Weltweiter Zusammenschluss für CO2-Preis
Nicht nur die EU denkt über den CBAM nach. Auch US-Präsident Joe Biden betont in seinem Klimaplan, „die Regierung wird CO2-Anpassungsgebühren oder –quoten für kohlenstoffintenive Waren aus Ländern erheben, die ihren Klima- und Umweltverpflichtungen nicht nachkommen“. Je mehr Länder solche Maßnahmen erheben, umso größer ist der Anreiz für einen globalen CO2-Preis. Der britische Premierminister Boris Johnson sagte, dass Großbritannien im Rahmen der G7-Präsidentschaft des Landes, einen Zusammenschluss für eine CO2-Bepreisung formen will. Auch der EU-Klimakommissar Frans Timmermans äußerte, dass die zunehmenden Klimazusagen von asiatischen Industrieländern perspektivisch den CBAM überflüssig machen könnten. Insbesondere die Entwicklungs- und Schwellenländer müssen hier jedoch mitgedacht werden. Für sie wird eine Zunahme an CO2-Grenzausgleichsmechanismen eine große finanzielle Belastung darstellen. Eine Möglichkeit wäre die finanzielle und technische Unterstützung der betroffenen Länder. Konkret könnten das zinsgünstige Kredite für Investitionen in erneuerbare Energien sein.
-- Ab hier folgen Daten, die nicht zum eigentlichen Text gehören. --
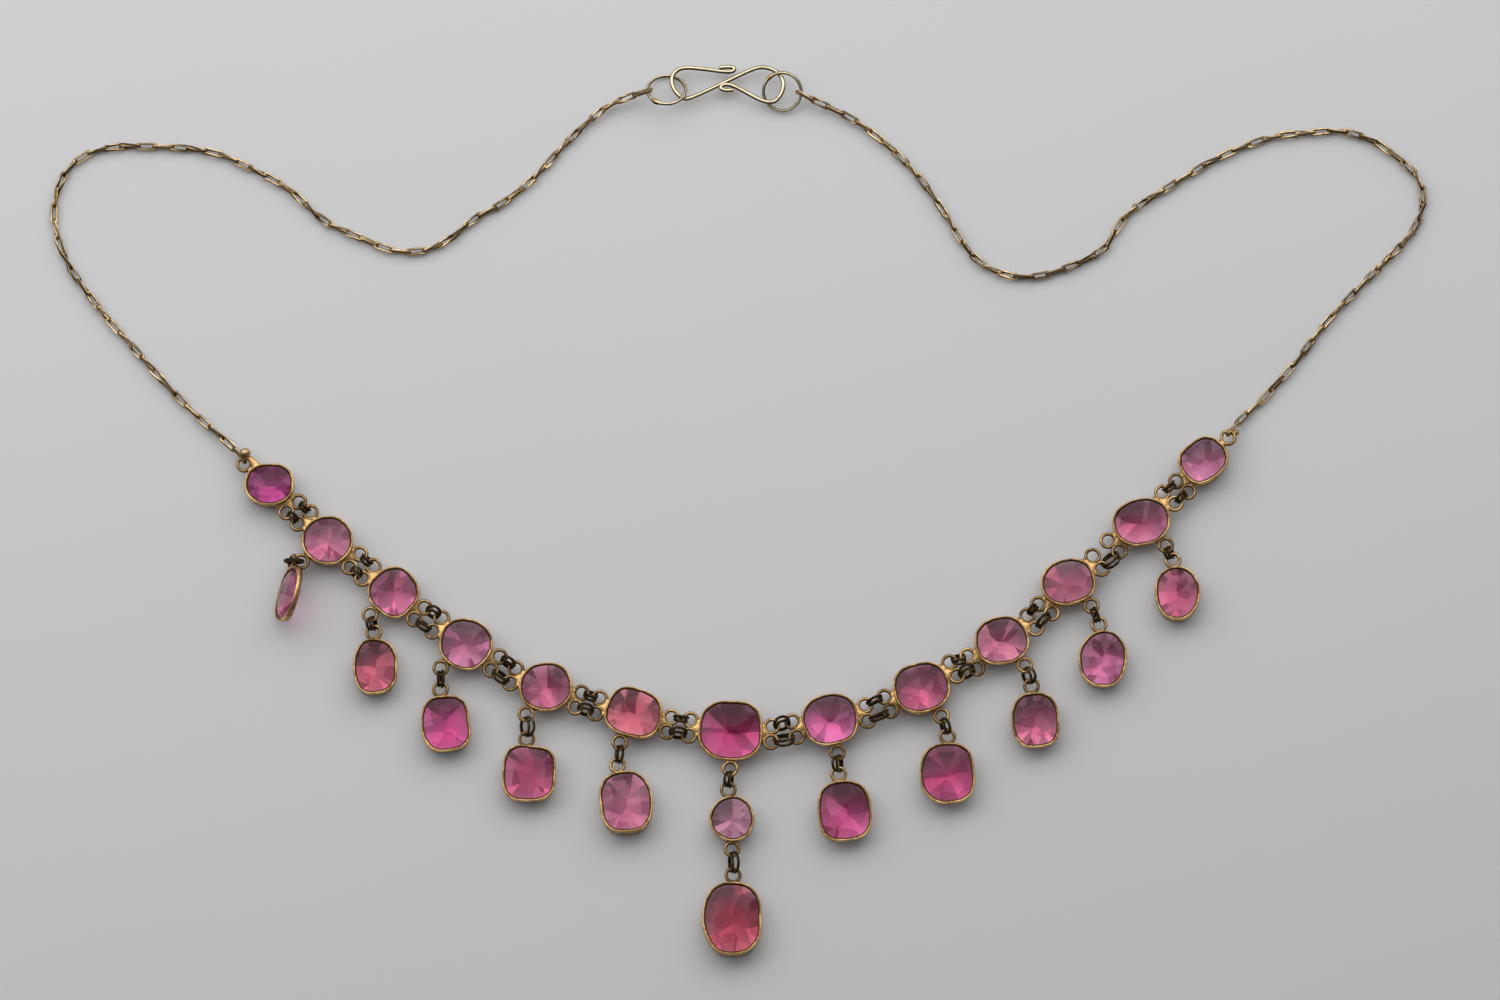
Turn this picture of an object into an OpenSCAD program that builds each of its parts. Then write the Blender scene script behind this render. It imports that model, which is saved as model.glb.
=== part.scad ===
/* [View] */
// Slant of the view in which the places below were measured, in degrees off the vertical
slant = 10; // [0:1:12]

/* [Stones] */
// Height of a stone's crown above the middle of its girdle
crown_h = 0.95; // [0.6:0.05:1.1]
// Depth of a stone's pavilion below the middle of its girdle
pavilion_h = 2; // [1.8:0.05:2.3]
// Thickness of a stone's girdle
girdle_t = 0.1; // [0.06:0.02:0.14]
// Table's width as a share of the stone's
table_share = 0.6; // [0.5:0.02:0.7]
// Flat culet's width as a share of the stone's
culet_share = 0.24; // [0.15:0.01:0.35]
// Room between the edge of a stone and the inside of its wall
seat = 0.2; // [0.16:0.02:0.22]

/* [Settings] */
// How far the rim's top stands above the stone's girdle
rim_up = 0.4; // [0.36:0.02:0.6]
// How far the wall reaches below the stone's girdle
wall_down = 1; // [0.9:0.05:1.2]
// How far the wall's outside stands out from the stone's visible outline
wall_out = 0.45; // [0.42:0.01:0.57]
// How far the rim hides the edge of the stone
rim_over = 0.06; // [0.04:0.02:0.08]
// Thickness of the rim where it is rubbed over the stone
rim_t = 0.14; // [0.1:0.02:0.16]
// Sides of a setting's wall
wall_sides = 24; // [16:8:32]

/* [Lugs and jump rings] */
// Wire of a lug
lug_wire = 0.32; // [0.26:0.02:0.34]
// Outer width of a lug
lug_w = 1.8; // [1.7:0.05:1.85]
// Radius of the solder that joins a lug to its setting
solder_r = 0.24; // [0.2:0.02:0.3]
// Lug's centre beyond the visible outline of a stone in the row
row_reach = 1.35; // [1.25:0.05:1.4]
// Lug's centre beyond the visible outline of a drop's stone
drop_reach = 1.2; // [1.15:0.05:1.25]
// Wire of a jump ring
ring_wire = 0.3; // [0.24:0.02:0.3]
// Least radius of a jump ring, to the middle of its wire
ring_least = 0.75; // [0.74:0.01:0.8]
// How far a jump ring's wire passes inside the middle of a lug
ring_in = 0.24; // [0.2:0.02:0.28]
// Height of the lugs on the left of the stones in the row and on the drops
lug_low = 1.4; // [1.35:0.05:1.45]
// Height of the lugs on the right of the stones in the row and under them
lug_high = 1.8; // [1.75:0.05:1.85]

/* [Chain] */
// Wire of a chain link
link_wire = 0.24; // [0.22:0.01:0.25]
// Outer length of a link
link_len = 2.72; // [2.68:0.01:2.74]
// Outer width of a link
link_w = 1.14; // [1.1:0.01:1.15]
// Links in the left chain
left_links = 63; // [63:1:63]
// Links in the right chain
right_links = 67; // [67:1:67]

/* [Clasp] */
// Wire of the S hook
hook_wire = 0.5; // [0.4:0.02:0.5]
// Height of the hook's middle above the surface
hook_z = 1.3; // [1.28:0.01:1.32]
// Wire of the two clasp rings
eye_wire = 0.38; // [0.3:0.02:0.38]
// Outer width of a clasp ring
eye_w = 4.98; // [4.9:0.02:5]

/* [Hidden] */
ROUND = 48;
CUT_SIDES = 16;
HOOK_SIDES = 10;
// most that a jump ring rolls from upright, and about the most that a link does, in degrees
ROLL = 14;
WANDER = 14;
// links over which a chain turns to its clasp ring
TWIST_LINKS = 4;

// x, y, width, height, squareness, turn, lean, the way it leans
ROW = [
    [-56.5,   2.9, 5.2, 4.5, 2.4,   0, 5, 135],
    [-49.4,  -3.8, 5.4, 5.3, 2.05,  0, 3,  90],
    [-41.5, -10.0, 5.3, 5.3, 2.5,  45, 3, -90],
    [-32.9, -16.2, 5.8, 5.5, 2.2, -20, 0,   0],
    [-23.2, -21.3, 5.7, 5.3, 2.15,  5, 1, 120],
    [-12.8, -24.4, 6.0, 5.3, 3,   -18, 1, 150],
    [ -1.1, -26.5, 7.0, 6.7, 2.9,  -3, 0,   0],
    [ 10.8, -25.2, 6.2, 5.6, 2.9,  12, 2, -90],
    [ 21.8, -21.4, 6.3, 5.5, 2.6,  14, 4,  80],
    [ 31.4, -15.8, 5.9, 5.2, 2.4,  12, 1,  90],
    [ 39.4,  -8.8, 6.1, 5.0, 2.4,  14, 2,  90],
    [ 48.2,  -1.6, 6.5, 5.2, 2.3,  14, 1,  60],
    [ 55.6,   5.8, 5.5, 4.6, 2.8,  38, 3, 130],
];

// directions of the lugs round each stone: upper left, lower left, upper right, lower right, bottom
// the chain's own lug stands first on the first stone and third on the last one
ROW_LUGS = [
    [ 140, undef, -29,  -60, undef],
    [ 119,   150, -21,  -52, -141],
    [ 126,   157, -25,  -54, -136],
    [ 130,   159, -19,  -47, -136],
    [ 146,   174,  -8,  -36, -126],
    [ 154,   181,  -5,  -31, -115],
    [ 163,   187,   7,  -17,  -91],
    [ 181,   208,  24,   -3,  -78],
    [ 191,   217,  44,   18,  -55],
    [ 202,   229,  46,   19,  -47],
    [ 214,   243,  49,   21,  -46],
    [ 207,   234,  56,   28,  -44],
    [ 215,   245,  43, undef, undef],
];

// x, y, width, height, squareness, turn, lean, the way it leans, direction of the lug
DROPS = [
    [-54.4, -10.2, 5.0, 6.1, 2.3, -13, 58, 167, 97],
    [-43.8, -18.9, 4.6, 6.3, 2.5,   0,  2,  90, 93],
    [-35.3, -25.7, 5.2, 6.1, 3,     6,  1,  90, 99],
    [-25.4, -31.6, 5.8, 6.2, 3.4,  -3,  1, 180, 94],
    [-13.6, -35.0, 5.6, 7.0, 2.7,   6,  5,  90, 103],
    [ -0.9, -48.8, 6.3, 8.3, 2.5,   1,  4,  90, 89],
    [ 12.5, -36.1, 5.6, 6.7, 2.9,   5,  2, -90, 99],
    [ 24.8, -31.6, 5.8, 6.8, 2.7,   3,  1, -90, 90],
    [ 35.3, -25.3, 4.9, 6.1, 2.6,   4,  2, -90, 96],
    [ 43.4, -18.0, 5.0, 6.3, 2.15, -6,  1,  90, 96],
    [ 52.4, -10.1, 4.7, 6.0, 2.1,   1,  3,  90, 97],
];
// each drop hangs from the next stone of the row, the long middle one from the small round stone
MIDDLE_DROP = 5;
TURNED_DROP = 0;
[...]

Der CO2-Grenzausgleichsmechanismus wird also weiterhin ein großes Diskussionsthema in der EU bleiben. Die Endabstimmung für den Bericht des Europaparlaments ist auf den 8. März angesetzt. Der Kommissionsvorschlag soll dann im Juni vorgestellt werden. Aus klimapolitischer Sicht kann eine CO2-Grenzausgleichsteuer letztendlich nur einen Zwischenschritt auf dem Weg zum effizientesten Reduktionsmechanismus darstellen: dem global einheitlichen CO2-Preis. Denn ein CO2-Preis, der nur in der EU erhoben wird, ist für den Klimaschutz nicht ausreichend und belastet einseitig die europäische Wirtschaft. Die Internationalisierung des europäischen Emissionshandels kann für eine globale CO2-Bepreisung die Wegbereiterin darstellen.